### Description of the task:
Lift out, unaltered, the lines of the material below between the line holding "Model this object" and the line holding "BARREL_WALL = 1.6", counting both.

### Stored records:
···

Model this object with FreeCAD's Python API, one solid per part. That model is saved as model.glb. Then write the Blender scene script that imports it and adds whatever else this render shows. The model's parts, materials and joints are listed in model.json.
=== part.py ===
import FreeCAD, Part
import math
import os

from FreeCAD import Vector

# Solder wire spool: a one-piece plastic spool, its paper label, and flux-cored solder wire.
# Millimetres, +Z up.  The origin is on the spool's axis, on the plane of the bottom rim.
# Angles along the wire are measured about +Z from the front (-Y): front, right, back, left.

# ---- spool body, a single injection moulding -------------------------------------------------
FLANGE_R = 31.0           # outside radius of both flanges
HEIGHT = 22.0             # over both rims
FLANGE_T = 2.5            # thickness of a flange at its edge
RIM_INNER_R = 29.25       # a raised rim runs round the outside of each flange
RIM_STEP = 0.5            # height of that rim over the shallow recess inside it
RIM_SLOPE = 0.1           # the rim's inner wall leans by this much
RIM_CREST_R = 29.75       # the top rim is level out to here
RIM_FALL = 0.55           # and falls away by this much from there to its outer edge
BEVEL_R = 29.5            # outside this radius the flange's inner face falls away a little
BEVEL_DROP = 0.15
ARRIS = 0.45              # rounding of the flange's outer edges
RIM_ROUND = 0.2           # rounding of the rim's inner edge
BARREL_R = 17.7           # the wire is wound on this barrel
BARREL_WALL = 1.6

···

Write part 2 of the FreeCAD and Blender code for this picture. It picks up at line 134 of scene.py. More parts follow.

···

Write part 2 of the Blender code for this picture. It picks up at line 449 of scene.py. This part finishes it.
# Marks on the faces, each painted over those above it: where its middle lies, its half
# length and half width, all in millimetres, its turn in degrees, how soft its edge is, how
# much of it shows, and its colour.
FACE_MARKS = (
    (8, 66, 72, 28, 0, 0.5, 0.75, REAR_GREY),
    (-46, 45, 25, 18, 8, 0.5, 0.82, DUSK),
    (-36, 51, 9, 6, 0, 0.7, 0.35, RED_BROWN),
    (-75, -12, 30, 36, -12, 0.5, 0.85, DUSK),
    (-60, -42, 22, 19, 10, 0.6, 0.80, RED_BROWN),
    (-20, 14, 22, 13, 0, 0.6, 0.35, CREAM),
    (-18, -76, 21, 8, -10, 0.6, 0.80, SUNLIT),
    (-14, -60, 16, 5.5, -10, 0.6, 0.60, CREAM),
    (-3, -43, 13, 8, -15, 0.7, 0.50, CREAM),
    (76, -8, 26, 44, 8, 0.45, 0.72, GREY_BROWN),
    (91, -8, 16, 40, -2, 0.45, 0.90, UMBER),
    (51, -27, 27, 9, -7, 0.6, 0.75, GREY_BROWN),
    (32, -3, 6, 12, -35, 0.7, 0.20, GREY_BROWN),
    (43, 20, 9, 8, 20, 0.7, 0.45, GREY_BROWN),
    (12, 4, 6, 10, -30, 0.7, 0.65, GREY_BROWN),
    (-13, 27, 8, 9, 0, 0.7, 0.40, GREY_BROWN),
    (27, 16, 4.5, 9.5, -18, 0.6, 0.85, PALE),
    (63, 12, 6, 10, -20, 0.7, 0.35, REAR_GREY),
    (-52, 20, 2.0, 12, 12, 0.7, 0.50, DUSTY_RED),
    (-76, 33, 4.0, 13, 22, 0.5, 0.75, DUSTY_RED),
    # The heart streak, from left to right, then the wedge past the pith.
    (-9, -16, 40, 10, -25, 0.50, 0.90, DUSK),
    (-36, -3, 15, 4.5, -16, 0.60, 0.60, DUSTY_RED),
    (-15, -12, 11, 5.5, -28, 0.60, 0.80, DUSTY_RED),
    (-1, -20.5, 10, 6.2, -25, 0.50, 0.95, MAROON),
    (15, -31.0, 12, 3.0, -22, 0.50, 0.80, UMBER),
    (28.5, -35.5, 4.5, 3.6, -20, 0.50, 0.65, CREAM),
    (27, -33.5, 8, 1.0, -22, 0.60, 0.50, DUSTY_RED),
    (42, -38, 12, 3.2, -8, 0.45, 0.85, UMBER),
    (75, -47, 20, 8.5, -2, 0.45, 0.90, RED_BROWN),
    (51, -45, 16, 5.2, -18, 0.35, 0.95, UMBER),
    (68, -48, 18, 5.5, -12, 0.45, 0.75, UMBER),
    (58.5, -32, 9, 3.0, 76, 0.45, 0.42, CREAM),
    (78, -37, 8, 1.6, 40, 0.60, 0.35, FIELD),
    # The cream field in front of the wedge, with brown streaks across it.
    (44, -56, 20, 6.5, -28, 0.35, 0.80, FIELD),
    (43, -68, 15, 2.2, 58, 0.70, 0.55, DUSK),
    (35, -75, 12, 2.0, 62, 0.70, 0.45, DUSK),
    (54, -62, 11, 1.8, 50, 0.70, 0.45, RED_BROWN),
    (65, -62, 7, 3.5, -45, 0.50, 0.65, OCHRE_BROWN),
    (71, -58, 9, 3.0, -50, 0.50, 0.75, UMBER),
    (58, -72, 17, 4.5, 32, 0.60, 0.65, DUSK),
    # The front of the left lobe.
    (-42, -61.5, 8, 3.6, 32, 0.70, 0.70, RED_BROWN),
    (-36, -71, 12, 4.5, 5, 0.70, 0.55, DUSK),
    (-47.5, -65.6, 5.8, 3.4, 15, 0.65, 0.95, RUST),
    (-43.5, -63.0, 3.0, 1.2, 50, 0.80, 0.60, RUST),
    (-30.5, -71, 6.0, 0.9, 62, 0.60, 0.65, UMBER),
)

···

### Expected output:
Model this object with FreeCAD's Python API, one solid per part. That model is saved as model.glb. Then write the Blender scene script that imports it and adds whatever else this render shows. The model's parts, materials and joints are listed in model.json.
=== part.py ===
import FreeCAD, Part
import math
import os

from FreeCAD import Vector

# Solder wire spool: a one-piece plastic spool, its paper label, and flux-cored solder wire.
# Millimetres, +Z up.  The origin is on the spool's axis, on the plane of the bottom rim.
# Angles along the wire are measured about +Z from the front (-Y): front, right, back, left.

# ---- spool body, a single injection moulding -------------------------------------------------
FLANGE_R = 31.0           # outside radius of both flanges
HEIGHT = 22.0             # over both rims
FLANGE_T = 2.5            # thickness of a flange at its edge
RIM_INNER_R = 29.25       # a raised rim runs round the outside of each flange
RIM_STEP = 0.5            # height of that rim over the shallow recess inside it
RIM_SLOPE = 0.1           # the rim's inner wall leans by this much
RIM_CREST_R = 29.75       # the top rim is level out to here
RIM_FALL = 0.55           # and falls away by this much from there to its outer edge
BEVEL_R = 29.5            # outside this radius the flange's inner face falls away a little
BEVEL_DROP = 0.15
ARRIS = 0.45              # rounding of the flange's outer edges
RIM_ROUND = 0.2           # rounding of the rim's inner edge
BARREL_R = 17.7           # the wire is wound on this barrel
BARREL_WALL = 1.6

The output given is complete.